Virtualization is a collection of software technologies that enable software applications to run on virtual hardware (virtualization via virtual machines and hypervisor) or virtual operating systems (virtualization via containers). A virtual machine (VM), also called a guest machine, is a software simulation of a hardware platform that provides a virtual operating environment for guest operating systems. A hypervisor, also called a virtual machine monitor (VMM), is a software program that runs on an actual host hardware platform and supervises the execution of the guest operating systems on the virtual machines.
As shown by the following figure, there are two types of virtualization via VMs, based on the type of hypervisor used:
- A type 1 hypervisor, also called a native or bare metal hypervisor, is hosted directly on the underlying hardware.
- A type 2 hypervisor, also called a hosted hypervisor, is hosted on top of a host operating system.
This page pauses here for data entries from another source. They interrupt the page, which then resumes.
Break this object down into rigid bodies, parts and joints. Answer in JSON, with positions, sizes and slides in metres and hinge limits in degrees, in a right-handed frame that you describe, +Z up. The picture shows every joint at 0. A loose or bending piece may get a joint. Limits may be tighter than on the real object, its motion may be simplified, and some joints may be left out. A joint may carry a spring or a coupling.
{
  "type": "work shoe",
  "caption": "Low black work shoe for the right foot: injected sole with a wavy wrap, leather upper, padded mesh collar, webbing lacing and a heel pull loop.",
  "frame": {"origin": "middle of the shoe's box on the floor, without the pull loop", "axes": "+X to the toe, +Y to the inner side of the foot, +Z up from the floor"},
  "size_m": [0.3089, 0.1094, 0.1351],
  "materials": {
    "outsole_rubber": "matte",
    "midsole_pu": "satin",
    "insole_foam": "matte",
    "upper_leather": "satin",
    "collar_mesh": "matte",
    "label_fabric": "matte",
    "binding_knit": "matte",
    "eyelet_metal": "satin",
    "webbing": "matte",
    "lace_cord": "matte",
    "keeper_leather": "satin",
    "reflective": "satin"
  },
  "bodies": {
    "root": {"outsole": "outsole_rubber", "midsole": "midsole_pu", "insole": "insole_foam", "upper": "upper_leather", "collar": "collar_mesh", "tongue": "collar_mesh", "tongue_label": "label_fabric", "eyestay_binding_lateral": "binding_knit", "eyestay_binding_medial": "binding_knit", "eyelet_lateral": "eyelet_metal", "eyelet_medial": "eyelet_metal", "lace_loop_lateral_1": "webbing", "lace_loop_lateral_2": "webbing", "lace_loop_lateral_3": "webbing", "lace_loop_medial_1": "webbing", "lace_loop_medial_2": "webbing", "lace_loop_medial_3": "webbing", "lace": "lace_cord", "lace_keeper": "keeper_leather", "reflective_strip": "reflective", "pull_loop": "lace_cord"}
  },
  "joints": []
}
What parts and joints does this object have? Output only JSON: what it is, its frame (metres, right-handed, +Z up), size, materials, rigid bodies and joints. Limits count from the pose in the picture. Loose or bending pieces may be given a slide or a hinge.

VM Virtualization via a Type 1 Hypervisor
By providing additional details, the notional diagram below shows how 14 software applications running on various guest operating systems have been deployed onto 7 virtual machines running on a type-1 hypervisor. This diagram also shows how these applications, operating systems, and virtual machines have been allocated to the four cores of a multicore processor. Some interesting aspects of this architecture include the following:
- This architecture adds an additional virtualization layer, consisting of two sub layers (VMs and type-1 hypervisor), to an architecture that was already made complex by having multiple cores.
- By providing simulated hardware environments, the VMs enable the use of different operating systems.
- Applications share VMs, the hypervisor, and cores as shared resources, thereby providing single points of failure and possible interference paths. Interference can occur when the execution of one application running in one VM affects the execution of another application running in a second VM by violating either the spatial or temporal isolation of the VMs:
Physical isolation ensures that software executing in different virtual machines cannot access the same physical hardware (e.g., memory locations such as caches and RAM).
Temporal isolation ensures that the execution of software on one VM does not impact the temporal behavior of software running on another VM.
VM Virtualization via a Type 2 Hypervisor
Similar to the previous diagram, the figure below shows how a type-2 hypervisor architecture differs from a type-1 hypervisor architecture. In addition to the virtualization layer, it has two infrastructure layers: a host operating system layer and a guest operating system layer. While this approach is similar to a type-1 hypervisor architecture, a type-2 hypervisor architecture is even more complex and provides an additional shared resource (the host operating system) that can act as a single point of failure and source of interference between applications.